Mr Rinkoff's pleaded claim was that Shambles' format subsisted in the unique combination of eight features, which taken together formed a coherent whole. These features included the setting (i.e. in a comedy club), the use of certain filming techniques and one line descriptions of three of the characters.
Again, in respect of the heavily improvised nature of Shambles, the Court referred to Copinger, which stated: "the improvisation may be part of the dramatic structure of the work, but what the actor actually does while improvising cannot, it is suggested, be part of the original dramatic work".
Having considered the above, the Court found that the eight pleaded features could not constitute a dramatic work, because (inter alia):
- Mr Rinkoff had not pleaded that all eight features were present in all episodes of Shambles, and the Court considered that he could not do so;
- Although the central idea of Shambles was to combine live comedy sets with a behind the scenes sitcom, the eight features were not connected with each other in a coherent framework, and they did not set out a formula which can be repeatedly applied so as to enable the show to be reproduced in recognisable form.

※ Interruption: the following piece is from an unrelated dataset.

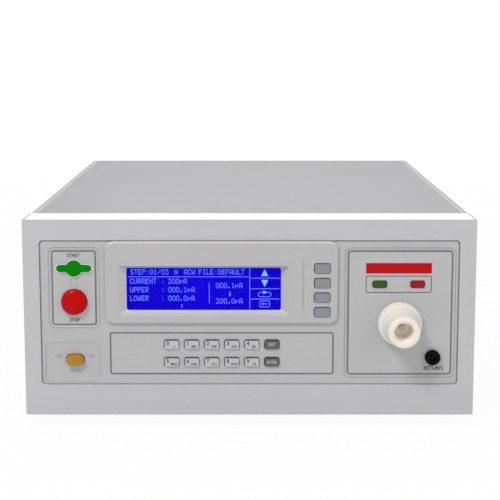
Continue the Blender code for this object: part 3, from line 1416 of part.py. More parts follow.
def make_inlet(black, glass):
    """The mains inlet with its pins, and above it the fuse drawer with its fuse."""
    half_width, half_height = INLET_BODY_WIDTH / 2, INLET_BODY_HEIGHT / 2
    back = REAR_FACE + GAP
    flange_top = FUSE_Z + FUSE_HEIGHT / 2 + INLET_RIM
    flange_bottom = INLET_Z - INLET_HEIGHT / 2
    flange = plate(
        "mains_inlet",
        [rounded_rectangle(INLET_WIDTH, flange_top - flange_bottom, INLET_CORNER, INLET_X,
                           (flange_top + flange_bottom) / 2, steps=2)],
        back, back + INLET_FLANGE,
    )
    body = box(
        "body",
        (INLET_X - half_width, behind(back - INLET_BODY_DEPTH), INLET_Z - half_height),
        (INLET_X + half_width, behind(back + INLET_FLANGE / 2), INLET_Z + half_height),
    )
    joined(flange, body)
    mouth = back + INLET_FLANGE
    chamfer = INLET_CAVITY_HEIGHT / 4
    w, h = INLET_CAVITY_WIDTH / 2, INLET_CAVITY_HEIGHT / 2
    cavity = plate(
        "cavity",
        [[(INLET_X - w, INLET_Z - h), (INLET_X + w, INLET_Z - h), (INLET_X + w, INLET_Z + h - chamfer),
          (INLET_X + w - chamfer, INLET_Z + h), (INLET_X - w + chamfer, INLET_Z + h),
          (INLET_X - w, INLET_Z + h - chamfer)]],
        mouth - INLET_CAVITY_DEPTH, mouth + GAP,
    )
    slot = box(
        "fuse_slot",
        (INLET_X - FUSE_WIDTH / 2 - KEY_GAP, behind(back - GAP), FUSE_Z - FUSE_HEIGHT / 2 - KEY_GAP),
        (INLET_X + FUSE_WIDTH / 2 + KEY_GAP, behind(mouth + GAP), FUSE_Z + FUSE_HEIGHT / 2 + KEY_GAP),
    )
    cut(flange, cavity, slot)
    pin_places = (
        (-INLET_PIN_SPREAD, -INLET_PIN_DROP), (0, INLET_EARTH_RISE), (INLET_PIN_SPREAD, -INLET_PIN_DROP),
    )
    floor = mouth - INLET_CAVITY_DEPTH
    pins = [
        box(
            "pin",
            (INLET_X + x - INLET_PIN_WIDTH / 2, behind(floor - GAP), INLET_Z + z - INLET_PIN_HEIGHT / 2),
            (INLET_X + x + INLET_PIN_WIDTH / 2, behind(floor + INLET_PIN_LENGTH),
             INLET_Z + z + INLET_PIN_HEIGHT / 2),
        )
        for x, z in pin_places
    ]
    joined(flange, *pins)
    paint(flange, black)
    drawer = box(
        "fuse_drawer",
        (INLET_X - FUSE_WIDTH / 2, behind(mouth - FUSE_LENGTH), FUSE_Z - FUSE_HEIGHT / 2),
        (INLET_X + FUSE_WIDTH / 2, behind(mouth + FUSE_DRAWER_PROUD), FUSE_Z + FUSE_HEIGHT / 2),
    )
    grip = box(
        "grip",
        (INLET_X - FUSE_GRIP_WIDTH / 2, behind(mouth), FUSE_Z - FUSE_GRIP_HEIGHT / 2),
        (INLET_X + FUSE_GRIP_WIDTH / 2, behind(mouth + FUSE_GRIP_REACH), FUSE_Z + FUSE_GRIP_HEIGHT / 2),
    )
    joined(drawer, grip)
    half_well = TUBE_RADIUS + GAP
    well_front = mouth - FUSE_LENGTH + FUSE_WALL
    well_back = well_front + TUBE_LENGTH + 2 * GAP
    well = box(
        "well",
        (INLET_X - half_well, behind(well_front), FUSE_Z - half_well),
        (INLET_X + half_well, behind(well_back), FUSE_Z + FUSE_HEIGHT),
    )
    cut(drawer, well)
    paint(drawer, black)
    tube = rod("fuse", TUBE_RADIUS, well_front + GAP, well_back - GAP, INLET_X, FUSE_Z, 12)
    paint(tube, glass)


def make_port(name, width, x, steel):
    """A D-shaped socket: a flange against the rear panel and a tapered shell filled to its face."""
    back = REAR_FACE + GAP

    def shell(inset):
        w, h, lean = width / 2 - inset, PORT_HEIGHT / 2 - inset, PORT_LEAN
        return [
            (x - w + lean, PORT_Z - h), (x + w - lean, PORT_Z - h), (x + w, PORT_Z + h), (x - w, PORT_Z + h),
        ]

    flange_width = width + 2 * PORT_SCREW_SPACE
    port = plate(
        name, [rounded_rectangle(flange_width, PORT_FLANGE_HEIGHT, PORT_CORNER, x, PORT_Z, steps=2)],
        back, back + PORT_SHEET,
    )
    nose = plate("shell", [shell(0)], back - PORT_TAIL, back + PORT_REACH)
    joined(port, nose)
    recess = plate("recess", [shell(PORT_SHEET)], back + PORT_REACH - PORT_RECESS, back + PORT_REACH + GAP)
    screws = [
        plate("jack", [circle(JACK_RADIUS, segments=6)], back + JACK_START, back + JACK_REACH,
              x + side * (width / 2 + PORT_SCREW_SPACE / 2), PORT_Z)
        for side in (-1, 1)
    ]
    cut(port, recess)
    joined(port, *screws)
    return paint(port, steel)


def make_ground(brass):
    """The ground post through the rear panel, with a loose washer and a ribbed nut on it."""
    hex_front = REAR_FACE + GAP
    hex_back = hex_front + POST_HEX_THICKNESS
    profile = [
        (REAR_INSIDE - POST_TAIL, 0),
        (REAR_INSIDE - POST_TAIL, POST_RADIUS),
        (POST_END - POST_EDGE, POST_RADIUS),
        (POST_END, POST_RADIUS - POST_EDGE),
        (POST_END, 0),
    ]
    post = turned("ground_post", profile, 16)
    post.location = (POST_X, FACE_Y, POST_Z)
    joined(post, plate("collar", [circle(POST_HEX, segments=6)], hex_front, hex_back, POST_X, POST_Z))
    paint(post, brass)
    washer_front = hex_back + GAP
    washer_back = washer_front + WASHER_THICKNESS
    bore = circle(POST_RADIUS + GAP, segments=16)
    washer = punched("ground_washer", circle(WASHER_RADIUS, segments=20), [bore],
                     washer_front, washer_back, POST_X, POST_Z)
    paint(washer, brass)
    ribs = []
    for i in range(2 * NUT_RIBS):
        radius = NUT_RADIUS if i % 2 else NUT_RADIUS - NUT_RIB_DEPTH
        angle = i * math.pi / NUT_RIBS
        ribs.append((radius * math.cos(angle), radius * math.sin(angle)))
    nut_front = washer_back + GAP
    nut = punched("ground_nut", ribs, [bore], nut_front, nut_front + NUT_THICKNESS, POST_X, POST_Z)
    paint(nut, brass)


def make_transformer(iron, tape):
    """The high-voltage transformer: a laminated core with two windows, and the coil on its middle limb."""
    x = RIGHT - CORE_FROM_RIGHT - CORE_WIDTH / 2
    front, back = CORE_FROM_FRONT, CORE_FROM_FRONT + CORE_STACK
    bottom = FLOOR_TOP + GAP
    z = bottom + CORE_HEIGHT / 2
    window_width = (CORE_WIDTH - 4 * CORE_LIMB) / 2
    window_height = CORE_HEIGHT - 2 * CORE_LIMB
    windows = [
        rectangle(window_width, window_height, side * (CORE_LIMB + window_width / 2), 0)
        for side in (-1, 1)
    ]
    core = punched("transformer_core", rectangle(CORE_WIDTH, CORE_HEIGHT, 0, 0), windows, front, back, x, z)
    lug_x = CORE_WIDTH / 2 + LUG_WIDTH / 2 - LUG_OVERLAP
    lugs = [
        box(
            "lug",
            (x + side * lug_x - LUG_WIDTH / 2, behind(front + LUG_INSET), bottom),
            (x + side * lug_x + LUG_WIDTH / 2, behind(back - LUG_INSET), bottom + LUG_THICKNESS),
        )
        for side in (-1, 1)
    ]
    joined(core, *lugs)
    paint(core, iron)
    half_width = CORE_LIMB + window_width - GAP
    half_height = window_height / 2 - GAP
    coil = box(
        "transformer_coil",
        (x - half_width, behind(front - COIL_OVERHANG), z - half_height),
        (x + half_width, behind(back + COIL_OVERHANG), z + half_height),
    )
    soften(coil, COIL_CORNER, 2)
    limb = box(
        "limb",
        (x - CORE_LIMB - GAP, behind(front - GAP), z - CORE_HEIGHT),
        (x + CORE_LIMB + GAP, behind(back + GAP), z + CORE_HEIGHT),
    )
    cut(coil, limb)
    paint(coil, tape)


def make_amplifier(aluminium, green):
    """The finned heat sink on the tray, and the amplifier board that stands against it."""
    left = LEFT + HEAT_SINK_FROM_LEFT
    front = HEAT_SINK_FROM_FRONT
    bottom = FLOOR_TOP + GAP
    pitch = (HEAT_SINK_HEIGHT - HEAT_SINK_FIN) / (HEAT_SINK_FINS - 1)
    outline = [(left + HEAT_SINK_BASE, bottom), (left + HEAT_SINK_BASE, bottom + HEAT_SINK_HEIGHT)]
    for fin in reversed(range(HEAT_SINK_FINS)):
        z = bottom + fin * pitch
        outline += [(left, z + HEAT_SINK_FIN), (left - HEAT_SINK_FIN_REACH, z + HEAT_SINK_FIN),
                    (left - HEAT_SINK_FIN_REACH, z), (left, z)]
    sink = plate("heat_sink", [outline], front, front + HEAT_SINK_LENGTH)
    paint(sink, aluminium)
    board_left = left + HEAT_SINK_BASE + GAP
    board_x = board_left + AMPLIFIER_BOARD_OFFSET
    board_z = bottom + AMPLIFIER_BOARD_LIFT
    board = box(
        "amplifier_board",
        (board_x, behind(front + AMPLIFIER_BOARD_OFFSET), board_z),
        (board_x + BOARD_THICKNESS, behind(front + HEAT_SINK_LENGTH - AMPLIFIER_BOARD_OFFSET),
         board_z + AMPLIFIER_BOARD_HEIGHT),
    )
    transistors = []
    for i in range(TRANSISTOR_COUNT):
        depth = front + TRANSISTOR_FROM_FRONT + i * TRANSISTOR_PITCH
        transistors.append(box(
            "transistor",
            (board_left, behind(depth), bottom + TRANSISTOR_RISE),
            (board_left + TRANSISTOR_THICKNESS, behind(depth + TRANSISTOR_WIDTH),
             bottom + TRANSISTOR_RISE + TRANSISTOR_HEIGHT),
        ))
    joined(board, *transistors)
    paint(board, green)


def make_control_board(green):
    """The main board on the tray's standoffs, with its larger components."""
    left = LEFT + CONTROL_BOARD_FROM_LEFT
    bottom = FLOOR_TOP + STANDOFF_HEIGHT + GAP
    front = CONTROL_BOARD_FROM_FRONT
    board = box(
        "control_board",
        (left, behind(front), bottom),
        (left + CONTROL_BOARD_WIDTH, behind(front + CONTROL_BOARD_LENGTH), bottom + BOARD_THICKNESS),
    )
    chips = []
    columns = (
        (0.2, CHIP_SIDE, CHIP_HEIGHT), (0.5, MODULE_SIDE, CHIP_HEIGHT), (0.8, CAPACITOR_SIDE, CAPACITOR_HEIGHT),
    )
    for column, side, height in columns:
        for row in (0.25, 0.7):
            x = left + column * CONTROL_BOARD_WIDTH
            depth = front + row * CONTROL_BOARD_LENGTH
            chips.append(box(
                "chip",
                (x - side / 2, behind(depth - side / 2), bottom + BOARD_THICKNESS / 2),
                (x + side / 2, behind(depth + side / 2), bottom + BOARD_THICKNESS + height),
            ))
    joined(board, *chips)
    return paint(board, green)


def main():
    clear_scene()
    panel_grey = finish("panel_grey", (0.50, 0.50, 0.51), 0.5)
    cover_grey = finish("cover_grey", (0.48, 0.47, 0.49), 0.45)
    plate_grey = finish("plate_grey", (0.52, 0.52, 0.53), 0.4)
    black = finish("black_plastic", (0.01, 0.01, 0.01), 0.4)
    board_green = finish("board_green", (0.01, 0.12, 0.05), 0.5)
    brass = finish("brass", (0.65, 0.45, 0.16), 0.3, 1.0)
    steel = finish("zinc_steel", (0.5, 0.5, 0.5), 0.35, 1.0)
    make_front_frame(panel_grey)
    make_front_panel(panel_grey)
    make_plates(plate_grey)
    make_display_bezel(panel_grey)
    make_screen(finish("clear", (0.8, 0.85, 1.0), 0.05), finish("screen_blue", (0.01, 0.0, 0.6), 0.3))
    make_keys(plate_grey, finish("dark_grey", (0.09, 0.09, 0.1), 0.5),
              finish("key_grey", (0.28, 0.3, 0.33), 0.5))
    make_start_button(finish("start_green", (0.01, 0.22, 0.01), 0.35))
    make_stop_button(finish("stop_red", (0.58, 0.0, 0.0), 0.2))
    make_power(finish("power_amber", (0.5, 0.22, 0.02), 0.35), black)
    make_boards(board_green)
    ivory = finish("ivory", (0.8, 0.76, 0.68), 0.35)
    make_terminal(ivory, brass)
    make_return(black, brass)
    make_lamps(finish("lamp_green", (0.03, 0.12, 0.01), 0.25), finish("lamp_red", (0.45, 0.01, 0.03), 0.25))
    make_top_cover(cover_grey)
    make_base_tray(steel)
    make_feet(finish("rubber", (0.02, 0.02, 0.02), 0.8))
    make_rear_panel(cover_grey)
    make_fan(black, steel)
    make_inlet(black, finish("fuse_glass", (0.7, 0.75, 0.75), 0.1))
    make_port("serial_port", SERIAL_WIDTH, SERIAL_X, steel)
    make_port("remote_port", REMOTE_WIDTH, REMOTE_X, steel)
    make_ground(brass)
    core_iron = finish("core_iron", (0.1, 0.1, 0.11), 0.6, 0.6)
    make_transformer(core_iron, finish("coil_tape", (0.5, 0.32, 0.05), 0.5))
    make_amplifier(finish("aluminium", (0.7, 0.7, 0.7), 0.35, 1.0), board_green)
    make_control_board(board_green)
    for obj in PIECES.objects:
        shade(obj)


main()
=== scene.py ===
# %% [markdown]
# # A bench hipot tester
#
# A hipot tester puts a high voltage across insulation and watches for a leak.
# This lesson dresses its CAD frame for a studio picture: the solids come from the
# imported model, and each cell adds one finish or one small piece.
# Lengths are metres, +Z is up and the front of the instrument faces -Y.

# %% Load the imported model
import math

import bmesh
import bpy
from mathutils import Matrix, Vector


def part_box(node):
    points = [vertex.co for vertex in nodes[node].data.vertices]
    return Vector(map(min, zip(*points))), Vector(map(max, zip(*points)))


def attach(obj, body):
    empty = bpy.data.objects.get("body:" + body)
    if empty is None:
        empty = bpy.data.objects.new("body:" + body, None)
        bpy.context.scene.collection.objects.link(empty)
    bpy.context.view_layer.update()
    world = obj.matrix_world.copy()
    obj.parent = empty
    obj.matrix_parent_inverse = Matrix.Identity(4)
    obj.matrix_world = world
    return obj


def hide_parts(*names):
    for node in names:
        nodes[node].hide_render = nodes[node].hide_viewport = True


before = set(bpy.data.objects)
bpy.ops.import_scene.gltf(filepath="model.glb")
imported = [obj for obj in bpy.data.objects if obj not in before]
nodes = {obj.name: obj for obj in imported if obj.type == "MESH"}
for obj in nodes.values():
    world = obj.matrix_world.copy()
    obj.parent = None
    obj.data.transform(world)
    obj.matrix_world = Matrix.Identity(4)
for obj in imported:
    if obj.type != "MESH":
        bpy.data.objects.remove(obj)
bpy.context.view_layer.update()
MM = 0.001


def added(name, data):
    """A new object, put in the scene."""
    made = bpy.data.objects.new(name, data)
    bpy.context.scene.collection.objects.link(made)
    return made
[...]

- The pleaded features of Shambles were not organised into a unified work which could be performed, which is the essence of a dramatic work.
Infringement
The Court nevertheless also turned to an assessment of infringement.
Despite certain similarities in characters and concept, the Court found that these similarities did not raise an inference of copying. The main complaint advanced by Mr Rinkoff was that LATMC is set in an almost identical setting (a run-down comedy venue) and combines scenes of real comedians performing on stage with backstage scenes featuring a range of fictional characters.

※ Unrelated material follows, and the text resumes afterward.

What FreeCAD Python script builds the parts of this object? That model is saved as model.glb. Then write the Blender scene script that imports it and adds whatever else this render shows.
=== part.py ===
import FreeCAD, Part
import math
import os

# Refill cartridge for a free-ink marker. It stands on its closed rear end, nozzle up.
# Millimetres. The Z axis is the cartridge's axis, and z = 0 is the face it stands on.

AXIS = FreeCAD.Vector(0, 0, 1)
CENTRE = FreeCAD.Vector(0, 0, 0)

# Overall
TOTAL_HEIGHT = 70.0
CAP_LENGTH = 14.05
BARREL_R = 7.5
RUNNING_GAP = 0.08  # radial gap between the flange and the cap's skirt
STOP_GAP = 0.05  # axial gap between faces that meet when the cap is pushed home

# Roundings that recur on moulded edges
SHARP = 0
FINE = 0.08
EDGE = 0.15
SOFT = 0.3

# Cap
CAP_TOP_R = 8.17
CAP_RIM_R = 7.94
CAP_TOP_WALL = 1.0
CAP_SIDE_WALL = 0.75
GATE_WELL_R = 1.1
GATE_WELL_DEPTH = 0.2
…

However, in the Court's judgment, although LATMC may have the same central underlying idea as Shambles, the similarity is at an extremely high level of generality. Not only were the live comedy elements of LATMC far more significant than in Shambles, the overall premise of LATMC was also much less a sitcom and much more of a faux documentary (which was highlighted by the backstage characters of LATMC breaching the fourth wall by speaking directly to the camera). Similarities in the characters themselves were generally found suggest the use of commonplace, "stock" characters, rather than raising an inference of copying.
The claim for infringement therefore failed as well.
This judgment is a helpful reminder of the somewhat uneasy relationship between copyright law and television formats. It was striking that neither party's counsel was able to come up with a single example of a successful format rights claim in the UK.
Someone not familiar with IP case-law might well have had sympathy for Mr Rinkoff finding out that, in effect, he has no way of preventing the copying of his show under UK copyright law (regardless of the fact that there appeared to be no copying in this occasion). That said the decision was clearly correct on the basis of established law, and it is a reminder to content creators to document as much as possible when coming up with new format ideas and concepts, keeping in mind that the end product must be something which could be reproduced in a recognisable form.
Having worked in the area of TV formats (previously) for some time, it is ironic that notwithstanding the lack of protection, trade (particularly international trade in TV formats by way of licensing arrangements is a multi billion pound business.